In my college days I delivered pizza to the hungry people of Arlington Heights, Illinois. It was a high calling: affluent over-fed suburbanites needed greasy junk food in 30 minutes or less, and I was just the guy to get it to them. Near the back door of the pizza shop was a huge map of the town. Whenever the delivery order displayed an unfamiliar address I went straight to the map. It was authoritative. It was clear. And I can’t remember a single time when the map was wrong. Today I imagine Google Maps, with its robo-voice, directing pizza-drivers to their destination. But the job is still the same: get there.

Perhaps my pizza experience shaped my faith, because for many years I was all about the destinations. For a while I thought Christianity was mainly about going to heaven—a destination. Later, I thought it was all about putting Christians into political office—also a destination. As a typical North American I became very comfortable with a results-oriented view of the faith. What’s the goal? How do we get there? Let’s get moving.

It turns out I was only half right.

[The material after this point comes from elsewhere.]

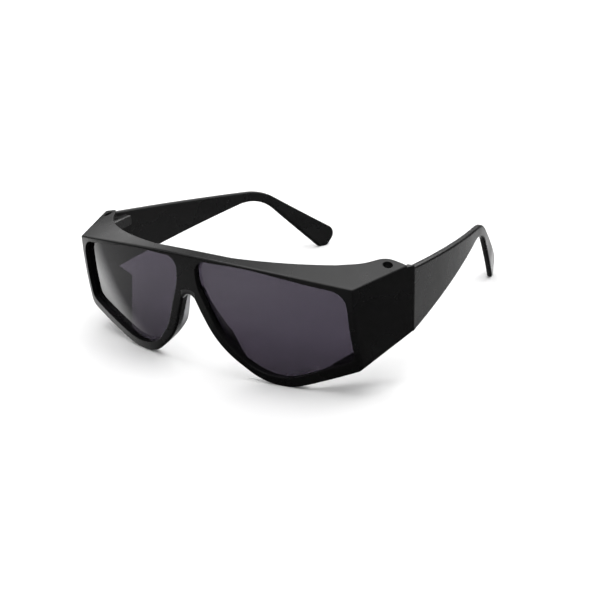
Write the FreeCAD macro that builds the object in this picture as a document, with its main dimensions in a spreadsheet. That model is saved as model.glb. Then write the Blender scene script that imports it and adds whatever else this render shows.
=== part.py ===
"""Over-spectacle safety glasses: wrap front with side shields, two lenses, nose bridge and folding temples.

Millimetres. While a piece is drawn, X runs across the front, Y runs back from the brow and Z is up from the
table. Every piece is then moved forward by half the depth, so that the origin lies on the table under the
middle of the glasses.
"""
import FreeCAD, Part
import math
import os

import Sketcher
from FreeCAD import Placement, Rotation, Vector

DIMENSIONS = {
    # outline of the front, at the brow plane
    "brow_height": 48.8,
    "brow_radius": 268.0,
    "reach_x": 80.0,
    "reach_low_z": 12.6,
    "keel_x": 32.0,
    "keel_z": -6.3,
    "keel_round": 21.0,
    "flank_x": 10.7,
    "flank_z": 12.0,
    "flank_round": 40.0,
    "arch_x": 3.0,
    "arch_z": 30.8,
    "arch_radius": 3.3,
    "ledge_slope": 0.26,
    "start_y": -6.0,
    # shape seen from above
    "wrap_radius": 203.0,
    "face_radius": 141.0,
    "face_mid_z": 44.6,
    "corner_x": 65.6,
    "corner_y": 10.4,
    "seam_x": 75.6,
    "seam_y": 37.2,
    "behind_y": 60.0,
    "behind_x": 84.1,
    # walls
    "wall": 2.0,
    "shield_wall": 2.3,
    "plate_depth": 3.6,
    "edge_round": 0.8,
    "shield_low_round": 3.2,
    "lens_recess": 2.1,
    # lens openings
    "eye_top_x": 4.2,
    "eye_top_z": 47.2,
    "eye_top_round": 5.0,
    "eye_brow_x": 27.0,
    "eye_brow_z": 47.4,
    "eye_brow_round": 100.0,
    "eye_outer_x": 63.4,
    "eye_outer_z": 41.8,
    "eye_outer_round": 6.5,
    "eye_corner_x": 65.0,
    "eye_corner_z": 15.6,
    "eye_corner_round": 4.0,
    "eye_low_x": 29.5,
    "eye_low_z": -0.2,
    "eye_low_round": 21.0,
    "eye_flank_x": 13.0,
    "eye_flank_z": 17.5,
    "eye_flank_round": 30.0,
    "eye_nose_x": 4.6,
    "eye_nose_z": 37.6,
    "eye_nose_round": 18.0,
    "eye_depth": 27.0,
    "lens_lip": 0.9,
    "lens_clearance": 0.06,
    # trims at the back of the front
    "ledge_back_x": 54.0,
    "ledge_back_y": 19.0,
    "ledge_back_radius": 98.0,
    "ledge_rise_x": 61.5,
    "ledge_rise_y": 25.3,
    "ledge_rise_round": 20.0,
    "ledge_lobe_x": 66.2,
    "ledge_lobe_y": 33.2,
    "ledge_lobe_round": 6.5,
    "ledge_end_y": 34.0,
    "ledge_low_z": 36.0,
    "shield_top_z": 46.5,
    "flange_front_x": 32.7,
    "flange_back_x": 65.2,
    "flange_back_y": 37.4,
    "flange_top_z": 38.0,
    "top_z": 60.0,
    "low_z": -10.0,
    # nose bridge
    "bridge_half_width": 3.2,
    "bridge_seam_z": 34.3,
    "bridge_seam_radius": 6.5,
    "bridge_wall": 1.8,
    "bridge_gap": 0.04,
    "bridge_reach_x": 19.0,
    "bridge_side_low_y": 8.8,
    "bridge_side_low_z": 5.5,
    "bridge_side_mid_y": 10.8,
    "bridge_side_mid_z": 17.0,
    "bridge_side_top_y": 6.2,
    "bridge_side_top_z": 31.0,
    "bridge_side_round": 7.0,
    "bridge_top_z": 38.0,
    # temples
    "temple_gap": 0.2,
    "temple_thick": 2.8,
    "temple_bow_radius": 516.0,
    "temple_end_x": 47.4,
    "temple_end_y": 171.0,
    "temple_top_z": 45.9,
    "temple_low_z": 20.9,
    "temple_bend_y": 126.0,
    "temple_bend_z": 37.5,
    "temple_bend_round": 34.0,
    "temple_tip_y": 172.4,
    "temple_tip_z": 7.0,
    "temple_tip_round": 4.6,
    "temple_heel_y": 164.0,
    "temple_heel_z": -2.6,
    "temple_crook_y": 124.4,
    "temple_crook_z": 35.0,
    "temple_crook_round": 26.0,
    "temple_edge_round": 0.9,
    # hinges
    "hinge_x": 68.8,
    "hinge_y": 30.0,
    "knuckle_radius": 2.4,
    "knuckle_height": 4.0,
    "knuckle_pitch": 4.2,
    "knuckle_top_z": 43.4,
    "lug_reach": 2.7,
    "lug_top_z": 46.4,
    "relief_radius": 2.7,
    "bore_low_z": 25.0,
    "arm_root_y": 44.0,
    "pin_radius": 1.0,
    "pin_low_z": 27.0,
    "pin_head_radius": 1.7,
    "pin_head_height": 0.8,
    "pin_head_z": 45.2,
    "head_well_radius": 1.8,
    "frame_bore_radius": 1.02,
    "knuckle_bore_radius": 1.05,
    # place of the origin
    "half_depth": 85.031,
}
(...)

The destination is important: you’ve got to pick the right one; but the journey will shape you in ways you never imagined. Here’s a flaw in results-only thinking: the destination is a decision, and decisions are comfortable things because after I’ve made up my mind, there’s no reason to think any more.

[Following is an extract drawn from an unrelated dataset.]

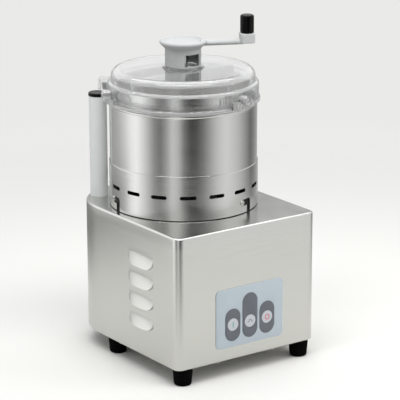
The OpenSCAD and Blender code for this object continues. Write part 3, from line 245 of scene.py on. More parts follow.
# Screen-printed ink: a soft, slightly uneven colour. The screen's 0.1 mm mesh is drawn at 0.4 mm.
MARK_GREEN = dull_skin("screen_ink_green", "#5FA8A0", 0.5, 0.4, 0.05)
MARK_GREY = dull_skin("screen_ink_grey", "#878B95", 0.5, 0.4, 0.05)
MARK_RED = dull_skin("screen_ink_red", "#CF7585", 0.5, 0.4, 0.05)
# Solder resist on the circuit board: glossy dark green over a 0.6 mm weave.
BOARD = dull_skin("solder_resist_green", "#2E6B45", 0.4)


# Meshes

def smooth(mesh, angle=35):
    """Shades a mesh smooth, but keeps each edge sharper than angle."""
    mesh.shade_smooth()
    limit = math.radians(angle)
    edit = bmesh.new()
    edit.from_mesh(mesh)
    for edge in edit.edges:
        edge.smooth = len(edge.link_faces) == 2 and edge.calc_face_angle(0) < limit
    edit.to_mesh(mesh)
    edit.free()


def outward(edit):
    """Merges doubles and turns every face outwards."""
    bmesh.ops.remove_doubles(edit, verts=edit.verts, dist=1e-7)
    bmesh.ops.recalc_face_normals(edit, faces=edit.faces)


def piece(name, mesh, *materials):
    obj = bpy.data.objects.new(name, mesh)
    bpy.context.scene.collection.objects.link(obj)
    mesh.materials.clear()
    for material in materials:
        mesh.materials.append(material)
    return obj


def finished(obj, angle=35):
    """Replaces an object's mesh by what its modifiers make of it."""
    graph = bpy.context.evaluated_depsgraph_get()
    graph.update()
    mesh = bpy.data.meshes.new_from_object(obj.evaluated_get(graph))
    old = obj.data
    obj.modifiers.clear()
    obj.data = mesh
    bpy.data.meshes.remove(old)
    if angle:
        smooth(mesh, angle)
    return obj


def lathe(name, profile, material, steps=192, centre=AXIS, angle=35):
    """Turns a closed profile of (radius, height) points, in millimetres, round the bowl's axis."""
    edit = bmesh.new()
    rings = []
    for r, z in profile:
        if r < 1e-6:
            rings.append([edit.verts.new((centre[0] * MM, centre[1] * MM, z * MM))] * steps)
            continue
        rings.append([edit.verts.new(((centre[0] + r * math.cos(2 * math.pi * k / steps)) * MM,
                                      (centre[1] + r * math.sin(2 * math.pi * k / steps)) * MM, z * MM))
                      for k in range(steps)])
    for a, b in zip(rings, rings[1:] + rings[:1]):
        for k in range(steps):
            corners = []
            for v in (a[k], a[(k + 1) % steps], b[(k + 1) % steps], b[k]):
                if v not in corners:
                    corners.append(v)
            if len(corners) > 2:
                edit.faces.new(corners)
    outward(edit)
    mesh = bpy.data.meshes.new(name)
    edit.to_mesh(mesh)
    edit.free()
    smooth(mesh, angle)
    return piece(name, mesh, material)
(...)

Just one example: when Jesus told the story of the Good Samaritan he was answering the question, “Who is my neighbor?” The sub-text of his story includes two religiously minded people who were focused more on the destination than the journey. What if God had instructed those two passers-by to go to Jericho because God knew what they would find along the way?

We use the phrase “following Jesus,” but many of us would like it better if he just texted us the address and we used Google Maps to find our own way. Too often, we use the Bible like a Google Maps: our heads down, looking at the screen, ignoring the living guide, Who says, “Look up! Do you see what’s happening on the side of the road?”

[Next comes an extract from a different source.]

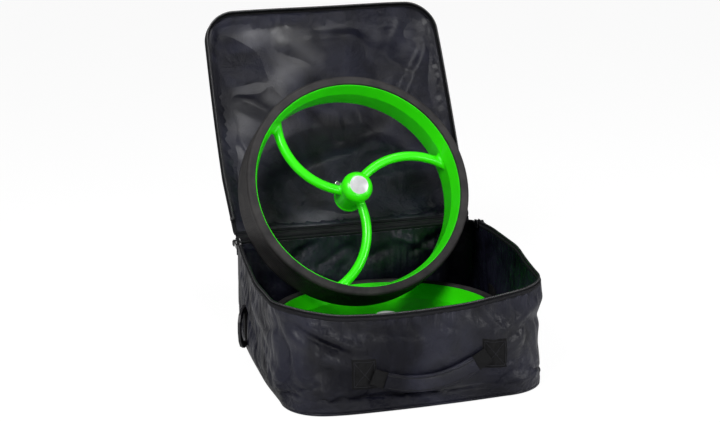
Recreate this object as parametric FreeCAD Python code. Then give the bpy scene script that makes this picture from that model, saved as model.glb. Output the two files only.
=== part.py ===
import FreeCAD, Part
import math
import os

from FreeCAD import Vector, Rotation, Placement

# Two three-arm trolley wheels with quick-release hubs in a zip-up nylon bag.
# Millimetres. X to the right, Y to the back, Z up, the bag standing on Z = 0.

# Bag body
BAG_W = 316.0
BAG_D = 314.0
WALL_T = 3.0
BASE_T = 5.0
WALL_TOP = 124.0
FRONT_R = 40.0
BACK_R = 12.0
BACK_SEAM_Y = 141.0
BINDING_OVER = 1.0
BINDING_DEEP = 5.0
BINDING_TOP = 125.5

# Zip
TAPE_T = 1.0
COIL_T = 2.6
BODY_COIL_LOW = 131.6
BODY_COIL_TOP = 134.0
LID_COIL_LOW = 137.0
LID_COIL_TOP = 139.4
ZIP_END_Y = 136.0
STOP_LONG = 4.0

# Lid, drawn closed and then turned back about the hinge line
LID_LOW = 146.0
LID_T = 3.0
LID_BINDING_LOW = 144.8
LID_BINDING_TOP = 150.2
HINGE_Y = 161.5
HINGE_Z = 135.5
HINGE_CORD_R = 1.3
HINGE_HALF = 143.0
LID_OPEN = 124.6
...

There’s nothing wrong with destinations or maps. Both are important. We must choose wisely and consult the right tools. But the map is not the territory, nor is the destination always the point of the journey. We like maps and destinations because they are comfortable and clear.

It’s easy to reduce our walk with Jesus to a destination, and it’s easier still to trust a map instead of a Living Guide. Yet, Jesus said he would not leave us alone. He promised a Comforter—or if you will, a “Spirit guide.” Day-by-day we are tempted to treat the Bible as a map even though the Lord said the Spirit will lead us into all truth (see John 16, especially verse 13). Look closely: we should hear the truth, because a Person speaks it. I trust the Bible, and receive it as a precious gift from God. But I trust the Holy Spirit even more, because he wrote the book; He is alive to the nuance of every step in every journey.

A map will get you where you need to go. A guide will show you things you’ve never seen before.